The Giants woke up this morning in first place in the NL West, half a game up on the Dodgers, and if you thought that I’d miss what might be my last chance in 2021 to call them the first place Giants, then you’re a fool.
But, of course, that’s just heding my bets. This won’t be my last chance! Because the 2021 Giants are for real.
Let’s start with the obvious: In just four games, Mike Tauchman has become the clear frontrunner for NL MVP. He has a .915 OPS since Wednesday, and if you project that out over a full season, that means he’d have a .915 OPS all year. Sure, guys like Bryce Harper and Ronald Acuña have more “hype” and “talent” and “better stats” or whatever, but they haven’t taken a 15-9 Giants team and turned them into a 17-11 juggernaut with, according to Baseball Reference, a 53.3% chance of making the playoffs. Only Mike Tauchman could do that.
But more than being 2021’s Mike Yastrzemski — yes, four games is enough to make this judgment — Tauchman is also proof positive that Farhan Zaidi’s shit works. The Giants targeted him, acquired him for a left-handed reliever when they had a glut of left-handed relievers on the roster, and now they’re reaping — yes, four games is enough to state this outright with no qualification — the benefits of taking a shot on someone with potential.

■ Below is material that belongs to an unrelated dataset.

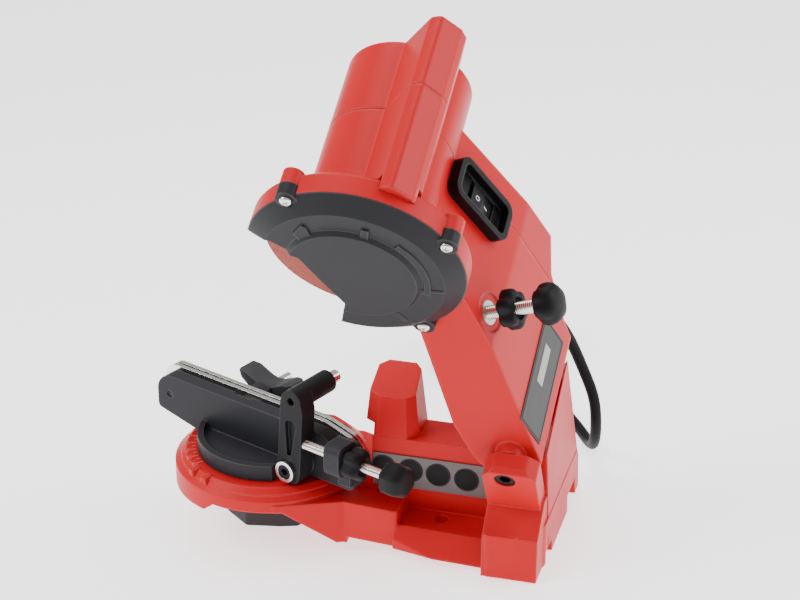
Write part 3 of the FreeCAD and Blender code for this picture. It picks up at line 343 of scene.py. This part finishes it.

Yes, that strategy got them Tauchman (and, in 2019, Yastrzemski), but it’s also how they built their pitching staff. Anthony DeSclafani, Aaron Sanchez, and Alex Wood all came over on cheap deals this year to try to get playing time and build value, and they’ve all been excellent through the first month of the season. Kevin Gausman signed a one-year deal before the 2020 season, and did well enough that the team kept him around for 2021.
The starting staff, which consists of those four plus Logan Webb (while Johnny Cueto is hurt, anyway), is the core of the team. It’s the main reason they’re in first place, and Zaidi acquired them for money, and other than Gausman, not that much of it. The Giants farm system has been miserable at developing impact starters for a decade now — apologies to Ty Blach and Chris Heston — and the front office just shrugged that off by signing a whole staff of pitchers who made it a non-issue.
This is how the Giants ended up in first place on May 4. The so-called “experts” didn’t see it coming, but only because the Dodgers and Padres are both better in every way on paper, just absolutely ridiculous baseball teams, totally unfair guys, and it won’t last. Also, the Dodgers happened to hit a cold stretch, going 4-10 over their last 14 games, which is possibly not going to continue forever? Don’t get me wrong; I think it should continue forever, and it probably will, but we’d be remiss to not even consider that maybe the Dodgers will be an over .500 team for the rest of the year.
If you’re a Giants fan, you should savor every second of this firstplaciness. Sure, you can and should expect that these seconds should last through the end of September — boy will that be a lot of savoring! — but for now, take what you can get and enjoy what you have The Giants are in first place, over the unbeatable Dodgers and the terrifying Padres, as well as the surprisingly decent Diamondbacks and the technically-a-baseball-team Rockies.
Have they done it by beating up on weak teams? Oh, gosh yes. They’re 5-1 against the Rockies (currently 10-18), and also have over .500 records against the Marlins (11-16), Phillies (14-15), and Reds (13-14). Now, they’ve gone 3-3 against the Padres in 6 surprisingly evenly matched games, but the point remains: the schedule has been soft so far, and it will not stay soft forever.
Those are worries for later, though. For now, the Giants are riding high, and proud we are of all of them. They got to take their place in this tweet:
That’s about as sweet as it gets at this point in the season. Congratulations to the Giants, then, for making it this far. We are more than one sixth of the way through the season, and the Giants are in first place. If you’re surprised, that’s normal. But for now, all you have to do is take a breath and smile.